City planners told City & State that Chinatown is not part of the rezoning. The city’s position is that the rezoning would relieve the pressure on Chinatown and other abutting neighborhoods because there will finally be more new housing in SoHo and NoHo.
"Today, when housing is built in SoHo and NoHo, it is luxury housing, and that means that many people who want to live in these two communities but can’t afford it are forced to go elsewhere where housing is allowed, including neighborhoods like Chinatown, which in turn drives up the cost of that housing.” said Erik Botsford, deputy director of the Manhattan division at the Department of City Planning.
Despite the city’s position, several activists against the rezoning have argued that it does include Chinatown, especially along Canal Street and in some of the pockets that go beyond Lafayette Street. Village Preservation, an advocacy group set on preserving the architectural integrity of several neighborhoods including NoHo, has been spearheading efforts against the rezoning. The organization, which held a presentation with a neighborhood nonprofit Think!Chinatown, has claimed that more than 1,200 affordable housing units in the adjacent Chinatown area stand would be indirectly threatened by the rezoning.
Andrew Berman, the executive director of Village Preservation, rebuffed the idea that Village Preservation is including Chinatown in the rezoning debate in bad faith. He said that the wealthy people in the rezoning area are not those who would be impacted. Rather, it’ll be those in rent regulated apartments and the ones who live in the areas Village Preservation says are Chinatown.
“We're not the ones who put Chinatown in this rezoning proposal, that's 100% on the city,” Berman said. “and it's true that the rezonings that the city has done before, which were bad, were in predominantly low income neighborhoods. That doesn't mean that there aren't also similar bad effects from a rezoning like this in a neighborhood like this.” For Zishun Ning, one of the organizers of Youth Against Displacement, the rezoning is one of several land use changes threatening Chinatown’s residents. Along with the SoHo/NoHo rezoning, Youth Against Displacement and activists with similar goals have been also dealing with the Two Bridges Rezoning that would lead to luxury apartment buildings and a finger-pointing standoff involving the mayor’s plan for a borough-based jail in Manhattan.
Ning, who doesn’t live in Chinatown, said the rezoning will only lead to luxury housing, which he believes will affect not only the areas of Chinatown he says are within the proposed rezoning area, but Chinatown at large.

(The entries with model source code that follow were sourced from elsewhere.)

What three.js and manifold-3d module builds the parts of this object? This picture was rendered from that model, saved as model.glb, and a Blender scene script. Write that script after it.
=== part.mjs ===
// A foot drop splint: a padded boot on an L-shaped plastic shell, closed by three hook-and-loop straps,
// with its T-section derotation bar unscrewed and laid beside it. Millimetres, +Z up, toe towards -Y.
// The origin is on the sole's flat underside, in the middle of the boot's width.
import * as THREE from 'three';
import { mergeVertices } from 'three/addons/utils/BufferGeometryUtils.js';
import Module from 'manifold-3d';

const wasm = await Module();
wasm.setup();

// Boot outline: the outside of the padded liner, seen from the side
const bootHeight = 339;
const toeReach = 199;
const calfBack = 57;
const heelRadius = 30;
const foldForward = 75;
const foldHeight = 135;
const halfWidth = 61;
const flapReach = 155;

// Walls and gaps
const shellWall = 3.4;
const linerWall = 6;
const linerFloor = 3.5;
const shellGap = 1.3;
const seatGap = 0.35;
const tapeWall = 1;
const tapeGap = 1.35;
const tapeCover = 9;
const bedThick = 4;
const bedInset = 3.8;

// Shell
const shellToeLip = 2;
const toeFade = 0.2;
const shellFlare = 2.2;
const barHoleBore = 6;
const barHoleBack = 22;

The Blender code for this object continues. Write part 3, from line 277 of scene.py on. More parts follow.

Several groups have been pushing the city for a different kind of rezoning dubbed the Chinatown Working Group Plan. The Chinatown and Lower East Side plan includes height limitations for new buildings, limits on the number of hotels in the areas, and affordable housing.
“We see that the problem is how the city encourages these kinds of luxury developments across the city that will drive up the rents and the real estate tax,” Ning said. “So we feel we need to speak out against this type of displacement agenda and really unify the community to fight for the protection of the majority of us, including workers, tenants and small businesses.”
The rezoning area falls into Council Members Margaret Chin’s and Carlina Rivera’s districts, and both members could play an important role in the rezoning passing the final hurdles. Chin, who is term-limited and whose district includes all of Chinatown, and Rivera, who is vying to lead the City Council next year, came out saying the rezoning needs to feature more affordable inclusionary housing, and the planning department must listen to advocacy groups. Chin did not elaborate further on whether she supports the rezoning, but her office did say that the council member does not believe Chinatown is part of the rezoning.
However, someone who does believe the rezoning does include some of Chinatown is Christopher Marte, the Democratic nominee for Council District 1, Chin’s district. Marte has come out in opposition to the rezoning as it stands, and has told City & State he believes the rezoning vote should not be held until after the incoming class of council members assume their seats in January. He said there has not been sufficient outreach to the Chinatown community.
“At the end of the day, the city just wants to do what they want to do and ignore communities of color,” he said. “It would have been easy for them to continue to do outreach, do as much outreach as they did in SoHo, NoHo in that area.”
Casey Berkovitz, a board member at pro-housing advocacy group Open New York, told City & State that the SoHo and NoHo rezoning is necessary, with neighborhoods like those not contributing enough to the city’s tight housing stock. While he has said the rezoning could use some work, especially when it comes to prioritizing residential use over office space, he said that rezoning neighborhoods that are predominantly white, as opposed to Black and brown communities, should be the priority.
Berkovitz said that neighborhood borders are fluid. He is critical of the Village Preservation’s analysis, saying that they “played fast and loose with neighborhood borders.” Ultimately, he said that while preserving the character of SoHo and NoHo is important, the neighborhoods’ tight zoning that does not allow for more housing is something that shouldn’t be preserved.
“Anything we can be doing to create affordable housing, to create new housing in extremely well-served, wealthy, high-amenity areas, and to racially and socioeconomically integrate what are extremely white wealthy neighborhoods … is a step in the right direction,” Berkovitz said.